The banks said they were required by law to store customer details for seven years after an account was closed - the information was then destroyed.

However, even the most stringent safeguards cannot eliminate human error. The National Bank's faxed response to questions asked for this story inadvertently included a copy of internal staff e-mails, including a discussion about "how much to communicate."

Banking Ombudsman Liz Brown said she received few complaints about banks infringing privacy.

The most serious case happened in 1996 when a bank mistakenly gave a woman's violent former husband her account information.

The woman told her bank to close her joint account and change the names on other accounts to her maiden name when she moved away after the marriage break-up.

She was then distressed to find her statements had been redirected to a Post Office box opened by her former husband. The woman, who had a protection order against her husband, was so concerned for her safety that she moved again.

Brown's investigation found that the bank had no record of forms authorising the change of address for the woman's statements.

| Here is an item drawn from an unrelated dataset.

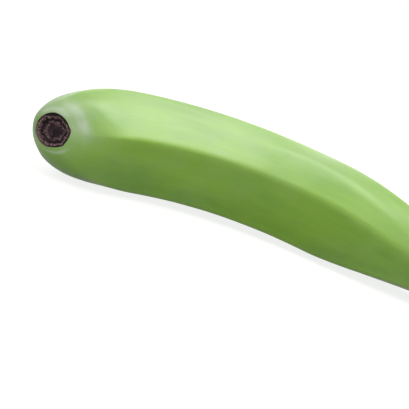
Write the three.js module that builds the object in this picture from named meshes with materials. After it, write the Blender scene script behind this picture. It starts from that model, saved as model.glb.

Given the serious breach of privacy and the woman's distress, Brown ordered the bank to pay her the maximum $1000 compensation, plus $200 toward her relocation expenses.

Chris Ryan, the Insurance Council's chief executive officer, said his industry's main privacy issue was the introduction of a central insurance claims register in 1998. It allows insurers to check for fraud, for example to see if someone has made the same claim to other insurers.

Ryan said register access was limited to nominated officers in subscriber companies, and was available only for specific searches.

Customers can obtain their own file from the register through their insurer or the council.

As part of its self-regulatory approach the council was looking at creating its own industry-wide privacy code, as the Australian industry had done, he said.

Competition was the prime motivator for insurers to keep their customers' details private, Ryan said. "Insurers are really sensitive about the issue because if customers feel compromised by data being released they tend to shift companies quick."